[What is expected] Within the entries below, find the portion that opens with the line containing "module steel_pin() color([0.62, 0.68, 0.70])" and closes with the line containing "obj.matrix_parent_inverse = Matrix.Identity(4)". Retype that portion exactly and only.

┄┄┄┄┄┄┄┄┄┄┄┄┄┄┄┄┄┄┄┄

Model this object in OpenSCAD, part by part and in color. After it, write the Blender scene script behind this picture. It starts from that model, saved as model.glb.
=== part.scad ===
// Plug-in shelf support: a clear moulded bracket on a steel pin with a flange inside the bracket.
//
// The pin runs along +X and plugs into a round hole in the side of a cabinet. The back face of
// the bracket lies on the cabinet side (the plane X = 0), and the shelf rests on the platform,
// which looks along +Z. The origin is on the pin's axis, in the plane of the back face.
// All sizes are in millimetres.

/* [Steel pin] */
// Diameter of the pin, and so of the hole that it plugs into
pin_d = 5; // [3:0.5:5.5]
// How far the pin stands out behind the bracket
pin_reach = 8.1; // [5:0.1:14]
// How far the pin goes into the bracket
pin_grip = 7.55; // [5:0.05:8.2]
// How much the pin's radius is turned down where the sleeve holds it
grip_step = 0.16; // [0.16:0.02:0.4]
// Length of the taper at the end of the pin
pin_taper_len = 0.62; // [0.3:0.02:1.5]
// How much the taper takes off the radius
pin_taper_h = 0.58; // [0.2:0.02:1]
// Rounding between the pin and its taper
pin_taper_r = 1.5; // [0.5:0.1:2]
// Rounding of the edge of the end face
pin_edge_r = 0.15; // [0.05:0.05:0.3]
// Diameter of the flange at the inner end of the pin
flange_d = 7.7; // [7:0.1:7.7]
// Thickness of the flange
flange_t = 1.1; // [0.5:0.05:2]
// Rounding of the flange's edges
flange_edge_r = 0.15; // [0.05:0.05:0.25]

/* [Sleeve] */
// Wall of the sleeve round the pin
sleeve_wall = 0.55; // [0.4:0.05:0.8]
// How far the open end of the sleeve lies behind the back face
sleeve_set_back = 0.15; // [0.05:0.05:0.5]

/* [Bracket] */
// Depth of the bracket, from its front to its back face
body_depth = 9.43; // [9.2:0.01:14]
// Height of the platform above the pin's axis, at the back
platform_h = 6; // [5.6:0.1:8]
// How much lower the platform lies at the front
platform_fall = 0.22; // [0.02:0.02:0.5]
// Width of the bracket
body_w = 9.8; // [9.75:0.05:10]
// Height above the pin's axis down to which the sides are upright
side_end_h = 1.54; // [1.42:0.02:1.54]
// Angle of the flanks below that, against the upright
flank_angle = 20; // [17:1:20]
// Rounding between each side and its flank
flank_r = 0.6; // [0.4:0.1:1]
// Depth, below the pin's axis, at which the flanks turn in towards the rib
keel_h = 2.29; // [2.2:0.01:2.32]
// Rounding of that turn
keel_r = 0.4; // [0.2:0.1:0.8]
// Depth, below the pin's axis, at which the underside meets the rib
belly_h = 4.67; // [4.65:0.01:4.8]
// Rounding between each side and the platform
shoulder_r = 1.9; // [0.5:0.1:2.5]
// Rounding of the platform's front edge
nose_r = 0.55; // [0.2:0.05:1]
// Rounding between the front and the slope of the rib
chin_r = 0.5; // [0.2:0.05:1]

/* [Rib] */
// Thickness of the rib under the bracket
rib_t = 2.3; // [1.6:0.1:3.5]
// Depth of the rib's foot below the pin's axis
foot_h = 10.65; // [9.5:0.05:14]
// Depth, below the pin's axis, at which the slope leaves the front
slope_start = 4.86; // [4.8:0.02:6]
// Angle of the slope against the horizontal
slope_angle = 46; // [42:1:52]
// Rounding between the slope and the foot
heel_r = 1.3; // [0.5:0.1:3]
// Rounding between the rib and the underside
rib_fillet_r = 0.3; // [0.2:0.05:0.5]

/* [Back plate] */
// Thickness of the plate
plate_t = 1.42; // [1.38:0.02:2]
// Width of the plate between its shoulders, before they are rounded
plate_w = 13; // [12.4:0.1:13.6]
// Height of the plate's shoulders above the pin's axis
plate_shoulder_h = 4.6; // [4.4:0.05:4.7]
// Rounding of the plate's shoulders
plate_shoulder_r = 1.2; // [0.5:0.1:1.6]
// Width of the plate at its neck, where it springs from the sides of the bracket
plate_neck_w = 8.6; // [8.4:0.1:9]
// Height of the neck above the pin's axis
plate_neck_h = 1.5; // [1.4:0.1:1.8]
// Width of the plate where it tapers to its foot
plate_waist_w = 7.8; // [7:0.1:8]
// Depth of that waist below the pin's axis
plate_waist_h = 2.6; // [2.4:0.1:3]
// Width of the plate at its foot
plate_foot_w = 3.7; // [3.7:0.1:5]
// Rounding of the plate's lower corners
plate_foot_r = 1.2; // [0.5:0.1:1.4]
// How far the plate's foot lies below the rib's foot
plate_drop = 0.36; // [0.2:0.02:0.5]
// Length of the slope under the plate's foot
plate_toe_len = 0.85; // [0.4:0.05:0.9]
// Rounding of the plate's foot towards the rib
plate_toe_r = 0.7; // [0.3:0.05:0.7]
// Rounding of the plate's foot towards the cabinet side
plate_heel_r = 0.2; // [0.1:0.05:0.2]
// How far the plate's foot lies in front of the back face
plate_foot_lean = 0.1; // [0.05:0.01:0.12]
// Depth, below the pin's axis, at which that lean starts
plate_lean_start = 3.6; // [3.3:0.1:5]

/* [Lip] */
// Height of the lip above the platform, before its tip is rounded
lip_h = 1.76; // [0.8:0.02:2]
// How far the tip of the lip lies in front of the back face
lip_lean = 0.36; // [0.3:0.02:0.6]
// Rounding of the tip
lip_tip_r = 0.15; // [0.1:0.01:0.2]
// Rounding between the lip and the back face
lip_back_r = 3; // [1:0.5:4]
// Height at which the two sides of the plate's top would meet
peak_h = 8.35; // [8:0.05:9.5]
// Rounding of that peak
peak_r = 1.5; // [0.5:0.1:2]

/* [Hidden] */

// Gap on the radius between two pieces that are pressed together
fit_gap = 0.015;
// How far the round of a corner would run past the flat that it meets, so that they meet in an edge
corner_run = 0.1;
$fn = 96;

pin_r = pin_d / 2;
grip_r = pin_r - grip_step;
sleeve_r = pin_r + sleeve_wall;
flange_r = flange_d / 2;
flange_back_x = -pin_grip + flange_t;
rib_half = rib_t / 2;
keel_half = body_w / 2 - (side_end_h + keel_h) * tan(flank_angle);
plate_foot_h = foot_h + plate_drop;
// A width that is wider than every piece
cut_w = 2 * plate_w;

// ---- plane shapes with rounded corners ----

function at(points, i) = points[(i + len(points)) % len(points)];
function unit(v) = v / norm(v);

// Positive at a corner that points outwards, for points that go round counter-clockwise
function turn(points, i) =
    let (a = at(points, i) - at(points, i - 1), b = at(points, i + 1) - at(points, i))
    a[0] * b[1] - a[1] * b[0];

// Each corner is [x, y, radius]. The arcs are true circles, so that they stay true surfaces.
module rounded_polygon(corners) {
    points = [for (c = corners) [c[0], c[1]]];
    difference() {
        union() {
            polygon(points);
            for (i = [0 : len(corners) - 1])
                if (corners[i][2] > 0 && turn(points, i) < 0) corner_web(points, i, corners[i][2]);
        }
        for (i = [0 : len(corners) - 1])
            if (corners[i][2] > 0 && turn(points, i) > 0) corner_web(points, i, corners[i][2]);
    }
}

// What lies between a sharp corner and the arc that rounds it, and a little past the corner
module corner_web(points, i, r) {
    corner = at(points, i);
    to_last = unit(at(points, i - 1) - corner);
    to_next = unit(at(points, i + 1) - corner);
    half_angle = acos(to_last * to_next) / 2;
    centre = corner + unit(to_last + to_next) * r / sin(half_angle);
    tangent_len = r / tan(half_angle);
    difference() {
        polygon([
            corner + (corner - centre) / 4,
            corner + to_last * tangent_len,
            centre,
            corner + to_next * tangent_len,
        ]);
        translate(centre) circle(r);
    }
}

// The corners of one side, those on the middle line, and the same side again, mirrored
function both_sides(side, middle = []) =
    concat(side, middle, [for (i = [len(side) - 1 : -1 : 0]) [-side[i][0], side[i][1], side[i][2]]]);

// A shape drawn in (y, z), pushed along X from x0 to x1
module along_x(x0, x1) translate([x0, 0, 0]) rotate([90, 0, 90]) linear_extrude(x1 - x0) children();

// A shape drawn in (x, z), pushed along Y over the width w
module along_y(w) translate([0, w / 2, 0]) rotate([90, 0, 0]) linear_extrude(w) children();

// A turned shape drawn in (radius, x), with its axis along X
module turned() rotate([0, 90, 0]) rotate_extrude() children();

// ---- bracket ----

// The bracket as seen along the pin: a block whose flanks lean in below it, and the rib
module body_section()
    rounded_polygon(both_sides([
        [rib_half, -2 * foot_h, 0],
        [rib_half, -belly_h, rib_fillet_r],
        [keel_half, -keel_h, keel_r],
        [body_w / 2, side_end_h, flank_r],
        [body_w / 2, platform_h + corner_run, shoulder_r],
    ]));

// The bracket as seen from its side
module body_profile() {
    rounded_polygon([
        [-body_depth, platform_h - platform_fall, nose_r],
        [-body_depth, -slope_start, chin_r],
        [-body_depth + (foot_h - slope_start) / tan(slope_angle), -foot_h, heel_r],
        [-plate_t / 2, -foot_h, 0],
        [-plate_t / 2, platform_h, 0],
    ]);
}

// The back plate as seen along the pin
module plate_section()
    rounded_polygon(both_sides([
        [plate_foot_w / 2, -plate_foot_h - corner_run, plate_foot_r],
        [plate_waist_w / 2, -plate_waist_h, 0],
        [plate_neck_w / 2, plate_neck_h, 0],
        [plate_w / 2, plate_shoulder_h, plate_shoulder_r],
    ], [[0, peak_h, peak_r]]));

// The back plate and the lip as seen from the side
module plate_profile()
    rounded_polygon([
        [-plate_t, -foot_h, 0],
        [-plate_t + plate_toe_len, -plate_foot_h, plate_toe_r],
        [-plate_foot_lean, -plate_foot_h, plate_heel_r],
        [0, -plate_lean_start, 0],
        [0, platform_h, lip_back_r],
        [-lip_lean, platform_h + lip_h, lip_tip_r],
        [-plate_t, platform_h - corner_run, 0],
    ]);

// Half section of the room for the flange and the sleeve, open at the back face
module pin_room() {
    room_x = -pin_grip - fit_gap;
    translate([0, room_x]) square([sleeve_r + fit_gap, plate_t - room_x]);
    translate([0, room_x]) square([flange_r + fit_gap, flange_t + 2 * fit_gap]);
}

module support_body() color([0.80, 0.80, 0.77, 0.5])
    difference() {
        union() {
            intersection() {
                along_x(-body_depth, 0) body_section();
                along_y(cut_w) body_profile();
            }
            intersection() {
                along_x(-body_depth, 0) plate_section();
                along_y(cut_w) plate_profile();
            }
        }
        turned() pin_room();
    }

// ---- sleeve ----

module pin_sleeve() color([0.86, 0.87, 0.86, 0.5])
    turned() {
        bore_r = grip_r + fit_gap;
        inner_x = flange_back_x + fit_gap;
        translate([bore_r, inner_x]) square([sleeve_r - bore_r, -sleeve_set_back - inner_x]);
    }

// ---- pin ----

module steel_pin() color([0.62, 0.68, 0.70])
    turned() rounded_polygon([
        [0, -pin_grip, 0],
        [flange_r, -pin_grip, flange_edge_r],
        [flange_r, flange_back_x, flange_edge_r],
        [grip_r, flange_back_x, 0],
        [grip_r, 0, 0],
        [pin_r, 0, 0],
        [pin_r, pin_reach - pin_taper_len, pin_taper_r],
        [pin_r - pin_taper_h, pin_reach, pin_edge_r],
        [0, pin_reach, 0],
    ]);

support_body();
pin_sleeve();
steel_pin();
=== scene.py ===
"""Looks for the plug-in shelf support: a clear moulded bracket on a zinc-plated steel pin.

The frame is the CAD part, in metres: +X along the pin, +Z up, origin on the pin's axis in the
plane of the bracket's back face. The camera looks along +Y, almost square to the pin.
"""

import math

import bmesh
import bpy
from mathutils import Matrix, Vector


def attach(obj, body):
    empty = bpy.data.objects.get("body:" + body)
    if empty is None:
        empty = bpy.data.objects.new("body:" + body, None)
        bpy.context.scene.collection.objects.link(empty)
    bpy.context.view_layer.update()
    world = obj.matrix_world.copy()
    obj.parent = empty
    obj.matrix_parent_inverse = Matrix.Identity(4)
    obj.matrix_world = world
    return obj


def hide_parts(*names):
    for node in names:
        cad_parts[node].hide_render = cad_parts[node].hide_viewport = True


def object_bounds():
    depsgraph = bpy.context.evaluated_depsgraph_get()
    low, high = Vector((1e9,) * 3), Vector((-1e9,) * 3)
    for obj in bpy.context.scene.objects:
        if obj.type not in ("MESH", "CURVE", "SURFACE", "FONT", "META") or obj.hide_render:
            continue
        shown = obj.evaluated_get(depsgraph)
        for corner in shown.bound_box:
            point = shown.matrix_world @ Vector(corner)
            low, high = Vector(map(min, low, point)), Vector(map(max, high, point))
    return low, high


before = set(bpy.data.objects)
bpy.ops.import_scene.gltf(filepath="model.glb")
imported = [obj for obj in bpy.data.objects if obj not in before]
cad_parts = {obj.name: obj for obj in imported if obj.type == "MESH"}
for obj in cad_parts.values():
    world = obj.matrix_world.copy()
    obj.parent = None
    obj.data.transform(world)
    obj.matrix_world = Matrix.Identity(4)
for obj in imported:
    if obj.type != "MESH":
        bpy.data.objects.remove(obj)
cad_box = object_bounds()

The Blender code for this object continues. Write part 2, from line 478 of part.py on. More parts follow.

┄┄┄┄┄┄┄┄┄┄┄┄┄┄┄┄┄┄┄┄

[Written reply]
module steel_pin() color([0.62, 0.68, 0.70])
    turned() rounded_polygon([
        [0, -pin_grip, 0],
        [flange_r, -pin_grip, flange_edge_r],
        [flange_r, flange_back_x, flange_edge_r],
        [grip_r, flange_back_x, 0],
        [grip_r, 0, 0],
        [pin_r, 0, 0],
        [pin_r, pin_reach - pin_taper_len, pin_taper_r],
        [pin_r - pin_taper_h, pin_reach, pin_edge_r],
        [0, pin_reach, 0],
    ]);

support_body();
pin_sleeve();
steel_pin();
=== scene.py ===
"""Looks for the plug-in shelf support: a clear moulded bracket on a zinc-plated steel pin.

The frame is the CAD part, in metres: +X along the pin, +Z up, origin on the pin's axis in the
plane of the bracket's back face. The camera looks along +Y, almost square to the pin.
"""

import math

import bmesh
import bpy
from mathutils import Matrix, Vector


def attach(obj, body):
    empty = bpy.data.objects.get("body:" + body)
    if empty is None:
        empty = bpy.data.objects.new("body:" + body, None)
        bpy.context.scene.collection.objects.link(empty)
    bpy.context.view_layer.update()
    world = obj.matrix_world.copy()
    obj.parent = empty
    obj.matrix_parent_inverse = Matrix.Identity(4)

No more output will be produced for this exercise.